#### Exercise prompt
Extract exactly those lines that lie between the start of the material and the line with "hole_down = 0.13; // [0:0.01:0.2]", including both boundary lines and no others.

#### Provided data
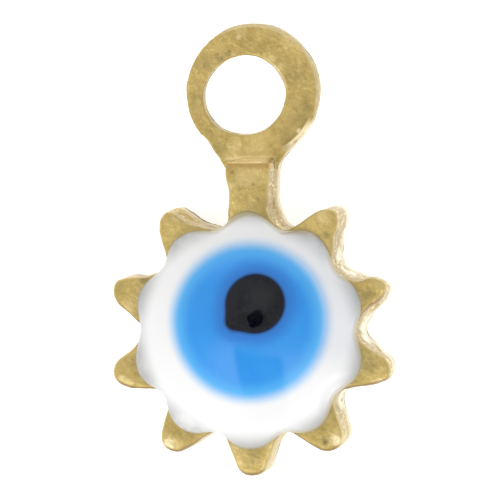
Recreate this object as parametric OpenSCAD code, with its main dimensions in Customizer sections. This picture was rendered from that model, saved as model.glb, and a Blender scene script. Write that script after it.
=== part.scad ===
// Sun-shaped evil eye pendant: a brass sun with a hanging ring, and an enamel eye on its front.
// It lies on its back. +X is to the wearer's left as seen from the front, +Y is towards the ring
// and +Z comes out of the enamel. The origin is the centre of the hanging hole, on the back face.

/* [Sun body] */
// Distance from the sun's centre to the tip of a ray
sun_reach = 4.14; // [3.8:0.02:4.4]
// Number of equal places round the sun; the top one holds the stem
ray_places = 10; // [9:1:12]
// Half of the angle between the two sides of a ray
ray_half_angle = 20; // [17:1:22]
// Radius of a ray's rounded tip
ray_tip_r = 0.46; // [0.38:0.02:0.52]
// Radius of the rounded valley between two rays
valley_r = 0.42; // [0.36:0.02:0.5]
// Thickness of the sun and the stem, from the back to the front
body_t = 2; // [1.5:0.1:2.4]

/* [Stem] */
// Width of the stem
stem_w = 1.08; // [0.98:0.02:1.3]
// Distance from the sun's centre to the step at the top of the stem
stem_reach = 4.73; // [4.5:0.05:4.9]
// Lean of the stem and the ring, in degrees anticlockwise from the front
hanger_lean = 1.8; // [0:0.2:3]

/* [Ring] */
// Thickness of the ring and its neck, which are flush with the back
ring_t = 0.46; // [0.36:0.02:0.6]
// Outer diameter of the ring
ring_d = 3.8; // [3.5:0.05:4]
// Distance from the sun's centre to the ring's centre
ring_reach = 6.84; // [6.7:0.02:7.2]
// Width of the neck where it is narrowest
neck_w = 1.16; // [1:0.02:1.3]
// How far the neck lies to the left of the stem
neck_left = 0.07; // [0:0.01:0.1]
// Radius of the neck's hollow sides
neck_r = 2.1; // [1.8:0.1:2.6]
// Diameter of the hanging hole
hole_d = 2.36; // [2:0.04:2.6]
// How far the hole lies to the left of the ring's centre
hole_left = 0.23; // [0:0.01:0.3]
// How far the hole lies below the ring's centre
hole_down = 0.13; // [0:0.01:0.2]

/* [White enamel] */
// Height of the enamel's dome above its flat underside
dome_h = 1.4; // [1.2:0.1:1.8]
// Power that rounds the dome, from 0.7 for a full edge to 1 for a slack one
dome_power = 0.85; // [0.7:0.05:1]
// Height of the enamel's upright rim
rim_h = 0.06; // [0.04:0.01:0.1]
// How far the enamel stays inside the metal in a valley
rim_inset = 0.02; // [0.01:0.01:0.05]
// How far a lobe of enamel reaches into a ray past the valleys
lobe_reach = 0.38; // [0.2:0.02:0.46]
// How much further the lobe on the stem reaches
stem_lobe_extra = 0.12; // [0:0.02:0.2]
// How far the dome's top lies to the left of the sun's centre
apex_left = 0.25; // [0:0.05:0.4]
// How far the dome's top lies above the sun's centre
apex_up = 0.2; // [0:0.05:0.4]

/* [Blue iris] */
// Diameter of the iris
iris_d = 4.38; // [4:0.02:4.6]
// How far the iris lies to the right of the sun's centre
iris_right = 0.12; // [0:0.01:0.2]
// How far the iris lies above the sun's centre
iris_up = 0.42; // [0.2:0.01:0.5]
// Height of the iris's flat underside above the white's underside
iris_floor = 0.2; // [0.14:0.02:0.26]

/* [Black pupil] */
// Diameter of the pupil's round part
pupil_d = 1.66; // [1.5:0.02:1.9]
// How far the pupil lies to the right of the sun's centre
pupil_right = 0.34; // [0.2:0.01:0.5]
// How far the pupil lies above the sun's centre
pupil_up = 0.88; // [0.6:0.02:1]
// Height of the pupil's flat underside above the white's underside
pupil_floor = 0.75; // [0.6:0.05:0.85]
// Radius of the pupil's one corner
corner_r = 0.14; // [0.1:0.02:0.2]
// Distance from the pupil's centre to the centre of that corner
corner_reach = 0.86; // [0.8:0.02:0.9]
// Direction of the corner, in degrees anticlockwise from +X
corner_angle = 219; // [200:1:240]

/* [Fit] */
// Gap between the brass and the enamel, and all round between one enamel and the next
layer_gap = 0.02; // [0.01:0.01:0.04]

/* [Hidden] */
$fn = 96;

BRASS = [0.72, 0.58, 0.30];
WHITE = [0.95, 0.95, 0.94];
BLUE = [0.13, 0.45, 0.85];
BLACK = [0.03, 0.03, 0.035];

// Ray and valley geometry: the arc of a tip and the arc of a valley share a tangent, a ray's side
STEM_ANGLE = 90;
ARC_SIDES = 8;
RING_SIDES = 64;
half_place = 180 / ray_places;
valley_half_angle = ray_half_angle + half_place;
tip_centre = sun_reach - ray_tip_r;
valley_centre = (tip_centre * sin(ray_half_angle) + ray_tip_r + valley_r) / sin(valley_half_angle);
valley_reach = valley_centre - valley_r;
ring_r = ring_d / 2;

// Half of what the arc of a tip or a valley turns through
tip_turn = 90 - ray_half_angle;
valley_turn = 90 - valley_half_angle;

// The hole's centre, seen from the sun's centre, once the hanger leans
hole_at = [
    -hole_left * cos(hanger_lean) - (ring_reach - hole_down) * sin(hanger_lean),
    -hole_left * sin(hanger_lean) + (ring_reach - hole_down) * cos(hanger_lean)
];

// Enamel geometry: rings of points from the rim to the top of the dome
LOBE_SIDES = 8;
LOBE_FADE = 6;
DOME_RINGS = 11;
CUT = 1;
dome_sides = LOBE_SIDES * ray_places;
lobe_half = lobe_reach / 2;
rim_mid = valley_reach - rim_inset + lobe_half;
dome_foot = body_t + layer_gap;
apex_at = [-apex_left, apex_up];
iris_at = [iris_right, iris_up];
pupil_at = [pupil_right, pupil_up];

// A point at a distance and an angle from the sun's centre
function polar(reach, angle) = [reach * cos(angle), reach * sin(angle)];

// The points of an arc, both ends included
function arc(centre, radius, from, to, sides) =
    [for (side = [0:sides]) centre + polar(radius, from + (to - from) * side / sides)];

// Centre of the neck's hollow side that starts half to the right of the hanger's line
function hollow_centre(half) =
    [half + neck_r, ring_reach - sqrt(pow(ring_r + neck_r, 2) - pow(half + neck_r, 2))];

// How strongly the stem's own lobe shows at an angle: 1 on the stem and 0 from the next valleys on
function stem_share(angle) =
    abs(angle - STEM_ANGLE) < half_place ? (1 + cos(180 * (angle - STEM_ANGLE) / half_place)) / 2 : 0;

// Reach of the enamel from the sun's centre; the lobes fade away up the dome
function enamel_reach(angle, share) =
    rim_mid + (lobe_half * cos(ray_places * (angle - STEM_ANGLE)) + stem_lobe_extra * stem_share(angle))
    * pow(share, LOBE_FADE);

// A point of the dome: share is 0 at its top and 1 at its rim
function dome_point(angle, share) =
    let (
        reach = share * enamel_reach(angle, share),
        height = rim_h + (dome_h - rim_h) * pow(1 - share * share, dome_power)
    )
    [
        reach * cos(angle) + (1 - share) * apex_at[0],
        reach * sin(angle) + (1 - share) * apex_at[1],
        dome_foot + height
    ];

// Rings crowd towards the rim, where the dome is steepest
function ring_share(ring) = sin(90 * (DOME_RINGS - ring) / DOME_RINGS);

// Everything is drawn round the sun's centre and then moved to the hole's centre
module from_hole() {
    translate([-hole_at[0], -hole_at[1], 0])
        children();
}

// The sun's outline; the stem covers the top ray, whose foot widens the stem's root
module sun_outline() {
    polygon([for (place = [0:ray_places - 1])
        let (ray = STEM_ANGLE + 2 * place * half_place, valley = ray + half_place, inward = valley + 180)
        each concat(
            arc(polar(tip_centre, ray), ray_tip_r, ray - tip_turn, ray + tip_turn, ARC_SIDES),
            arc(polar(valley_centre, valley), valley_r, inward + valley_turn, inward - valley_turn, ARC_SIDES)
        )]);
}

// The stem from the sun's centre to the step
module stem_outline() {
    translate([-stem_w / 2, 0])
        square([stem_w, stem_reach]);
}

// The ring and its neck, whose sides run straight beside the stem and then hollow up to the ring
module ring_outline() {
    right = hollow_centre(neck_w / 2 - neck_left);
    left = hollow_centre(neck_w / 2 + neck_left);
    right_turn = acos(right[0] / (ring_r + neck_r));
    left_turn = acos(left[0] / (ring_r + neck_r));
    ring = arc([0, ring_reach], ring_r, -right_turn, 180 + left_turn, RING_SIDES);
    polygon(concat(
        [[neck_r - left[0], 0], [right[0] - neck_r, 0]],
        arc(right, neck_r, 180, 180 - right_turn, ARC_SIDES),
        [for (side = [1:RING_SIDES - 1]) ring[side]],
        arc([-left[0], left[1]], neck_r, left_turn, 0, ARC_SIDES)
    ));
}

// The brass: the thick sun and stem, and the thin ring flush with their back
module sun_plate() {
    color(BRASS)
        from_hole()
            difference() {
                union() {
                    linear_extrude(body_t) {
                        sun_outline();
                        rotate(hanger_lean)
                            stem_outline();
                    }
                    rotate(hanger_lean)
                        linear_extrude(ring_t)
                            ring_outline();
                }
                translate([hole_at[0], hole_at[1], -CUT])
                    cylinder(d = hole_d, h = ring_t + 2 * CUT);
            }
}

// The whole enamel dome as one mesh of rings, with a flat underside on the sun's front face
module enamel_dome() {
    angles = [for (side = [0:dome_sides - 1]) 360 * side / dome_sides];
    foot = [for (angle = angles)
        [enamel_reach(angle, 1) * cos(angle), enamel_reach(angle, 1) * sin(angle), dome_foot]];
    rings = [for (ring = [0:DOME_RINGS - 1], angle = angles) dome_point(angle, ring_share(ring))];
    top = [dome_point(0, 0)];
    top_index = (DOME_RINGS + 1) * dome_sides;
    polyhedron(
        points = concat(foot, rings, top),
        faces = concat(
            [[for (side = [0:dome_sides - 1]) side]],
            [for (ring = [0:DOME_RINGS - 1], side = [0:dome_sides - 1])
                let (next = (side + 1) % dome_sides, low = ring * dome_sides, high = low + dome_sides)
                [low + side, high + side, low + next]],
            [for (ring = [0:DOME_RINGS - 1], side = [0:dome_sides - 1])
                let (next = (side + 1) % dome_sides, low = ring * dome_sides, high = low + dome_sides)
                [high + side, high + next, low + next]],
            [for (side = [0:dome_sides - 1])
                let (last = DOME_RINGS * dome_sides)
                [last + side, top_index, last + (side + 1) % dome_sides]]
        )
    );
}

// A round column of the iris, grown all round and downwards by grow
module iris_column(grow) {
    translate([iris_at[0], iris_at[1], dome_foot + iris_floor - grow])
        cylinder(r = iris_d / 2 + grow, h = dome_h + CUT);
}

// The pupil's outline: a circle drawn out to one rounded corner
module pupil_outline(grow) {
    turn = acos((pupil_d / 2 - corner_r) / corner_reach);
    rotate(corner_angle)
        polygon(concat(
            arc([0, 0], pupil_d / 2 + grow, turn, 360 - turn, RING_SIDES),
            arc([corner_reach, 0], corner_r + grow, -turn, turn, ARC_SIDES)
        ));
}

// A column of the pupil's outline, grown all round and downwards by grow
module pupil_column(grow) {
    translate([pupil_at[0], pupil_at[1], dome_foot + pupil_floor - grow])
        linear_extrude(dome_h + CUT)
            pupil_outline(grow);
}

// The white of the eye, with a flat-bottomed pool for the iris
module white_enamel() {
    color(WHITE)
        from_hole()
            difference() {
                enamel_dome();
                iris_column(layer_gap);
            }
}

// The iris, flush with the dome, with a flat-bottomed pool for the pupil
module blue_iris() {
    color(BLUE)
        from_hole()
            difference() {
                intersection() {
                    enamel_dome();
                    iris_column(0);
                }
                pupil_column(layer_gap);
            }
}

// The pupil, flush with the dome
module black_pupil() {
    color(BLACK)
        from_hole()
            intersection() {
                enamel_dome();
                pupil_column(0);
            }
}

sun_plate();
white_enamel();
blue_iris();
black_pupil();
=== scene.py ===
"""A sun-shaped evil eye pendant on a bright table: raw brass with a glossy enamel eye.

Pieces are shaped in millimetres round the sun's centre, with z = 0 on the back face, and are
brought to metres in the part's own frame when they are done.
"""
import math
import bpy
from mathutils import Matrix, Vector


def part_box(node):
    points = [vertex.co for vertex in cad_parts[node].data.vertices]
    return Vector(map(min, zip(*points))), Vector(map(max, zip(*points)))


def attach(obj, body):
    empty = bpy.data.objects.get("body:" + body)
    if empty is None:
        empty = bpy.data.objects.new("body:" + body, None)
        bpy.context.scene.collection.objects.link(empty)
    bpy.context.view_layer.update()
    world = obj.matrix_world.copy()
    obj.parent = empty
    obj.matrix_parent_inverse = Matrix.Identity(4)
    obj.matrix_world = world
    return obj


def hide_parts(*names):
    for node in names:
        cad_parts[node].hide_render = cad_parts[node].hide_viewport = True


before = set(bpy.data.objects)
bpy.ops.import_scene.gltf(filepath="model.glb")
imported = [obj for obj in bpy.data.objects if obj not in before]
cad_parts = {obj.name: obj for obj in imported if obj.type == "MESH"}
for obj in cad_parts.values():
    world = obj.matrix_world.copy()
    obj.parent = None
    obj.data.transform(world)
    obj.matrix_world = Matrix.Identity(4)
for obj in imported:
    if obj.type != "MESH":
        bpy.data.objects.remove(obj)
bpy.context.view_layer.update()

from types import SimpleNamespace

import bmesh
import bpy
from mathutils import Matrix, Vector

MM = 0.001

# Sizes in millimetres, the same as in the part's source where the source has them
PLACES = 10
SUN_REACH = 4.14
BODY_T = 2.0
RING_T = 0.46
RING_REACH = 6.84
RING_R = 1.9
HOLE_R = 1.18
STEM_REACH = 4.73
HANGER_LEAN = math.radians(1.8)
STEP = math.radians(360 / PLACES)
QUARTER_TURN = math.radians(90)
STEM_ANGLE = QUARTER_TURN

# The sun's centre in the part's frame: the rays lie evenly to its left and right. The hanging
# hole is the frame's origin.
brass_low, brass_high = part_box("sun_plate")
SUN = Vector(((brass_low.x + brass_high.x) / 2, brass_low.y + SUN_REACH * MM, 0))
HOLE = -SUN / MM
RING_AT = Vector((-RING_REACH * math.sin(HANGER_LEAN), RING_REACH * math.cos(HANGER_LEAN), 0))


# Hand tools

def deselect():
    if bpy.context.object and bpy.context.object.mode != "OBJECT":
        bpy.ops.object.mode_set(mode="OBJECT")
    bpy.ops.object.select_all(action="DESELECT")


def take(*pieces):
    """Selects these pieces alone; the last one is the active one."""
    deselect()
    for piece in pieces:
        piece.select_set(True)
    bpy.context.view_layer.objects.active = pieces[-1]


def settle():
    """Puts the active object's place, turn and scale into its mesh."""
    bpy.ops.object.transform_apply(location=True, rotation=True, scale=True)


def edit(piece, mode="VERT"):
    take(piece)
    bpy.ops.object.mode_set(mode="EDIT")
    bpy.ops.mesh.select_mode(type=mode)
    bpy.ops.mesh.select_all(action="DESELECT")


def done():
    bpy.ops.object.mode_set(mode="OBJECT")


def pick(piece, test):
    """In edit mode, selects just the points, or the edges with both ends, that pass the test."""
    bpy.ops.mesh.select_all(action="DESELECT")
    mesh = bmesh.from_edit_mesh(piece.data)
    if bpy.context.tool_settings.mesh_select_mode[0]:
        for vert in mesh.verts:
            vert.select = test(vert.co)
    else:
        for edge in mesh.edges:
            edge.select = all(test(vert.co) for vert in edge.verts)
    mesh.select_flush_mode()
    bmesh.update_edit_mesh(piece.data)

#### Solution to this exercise
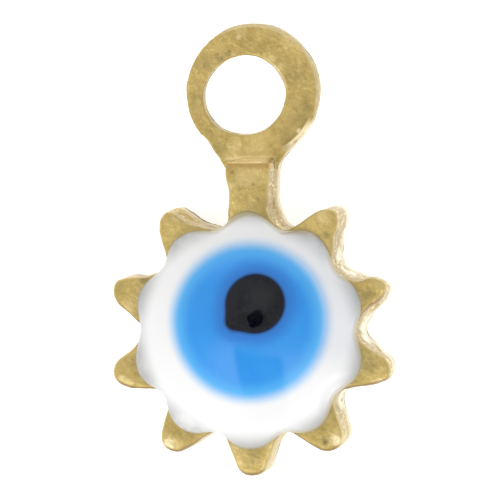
Recreate this object as parametric OpenSCAD code, with its main dimensions in Customizer sections. This picture was rendered from that model, saved as model.glb, and a Blender scene script. Write that script after it.
=== part.scad ===
// Sun-shaped evil eye pendant: a brass sun with a hanging ring, and an enamel eye on its front.
// It lies on its back. +X is to the wearer's left as seen from the front, +Y is towards the ring
// and +Z comes out of the enamel. The origin is the centre of the hanging hole, on the back face.

/* [Sun body] */
// Distance from the sun's centre to the tip of a ray
sun_reach = 4.14; // [3.8:0.02:4.4]
// Number of equal places round the sun; the top one holds the stem
ray_places = 10; // [9:1:12]
// Half of the angle between the two sides of a ray
ray_half_angle = 20; // [17:1:22]
// Radius of a ray's rounded tip
ray_tip_r = 0.46; // [0.38:0.02:0.52]
// Radius of the rounded valley between two rays
valley_r = 0.42; // [0.36:0.02:0.5]
// Thickness of the sun and the stem, from the back to the front
body_t = 2; // [1.5:0.1:2.4]

/* [Stem] */
// Width of the stem
stem_w = 1.08; // [0.98:0.02:1.3]
// Distance from the sun's centre to the step at the top of the stem
stem_reach = 4.73; // [4.5:0.05:4.9]
// Lean of the stem and the ring, in degrees anticlockwise from the front
hanger_lean = 1.8; // [0:0.2:3]

/* [Ring] */
// Thickness of the ring and its neck, which are flush with the back
ring_t = 0.46; // [0.36:0.02:0.6]
// Outer diameter of the ring
ring_d = 3.8; // [3.5:0.05:4]
// Distance from the sun's centre to the ring's centre
ring_reach = 6.84; // [6.7:0.02:7.2]
// Width of the neck where it is narrowest
neck_w = 1.16; // [1:0.02:1.3]
// How far the neck lies to the left of the stem
neck_left = 0.07; // [0:0.01:0.1]
// Radius of the neck's hollow sides
neck_r = 2.1; // [1.8:0.1:2.6]
// Diameter of the hanging hole
hole_d = 2.36; // [2:0.04:2.6]
// How far the hole lies to the left of the ring's centre
hole_left = 0.23; // [0:0.01:0.3]
// How far the hole lies below the ring's centre
hole_down = 0.13; // [0:0.01:0.2]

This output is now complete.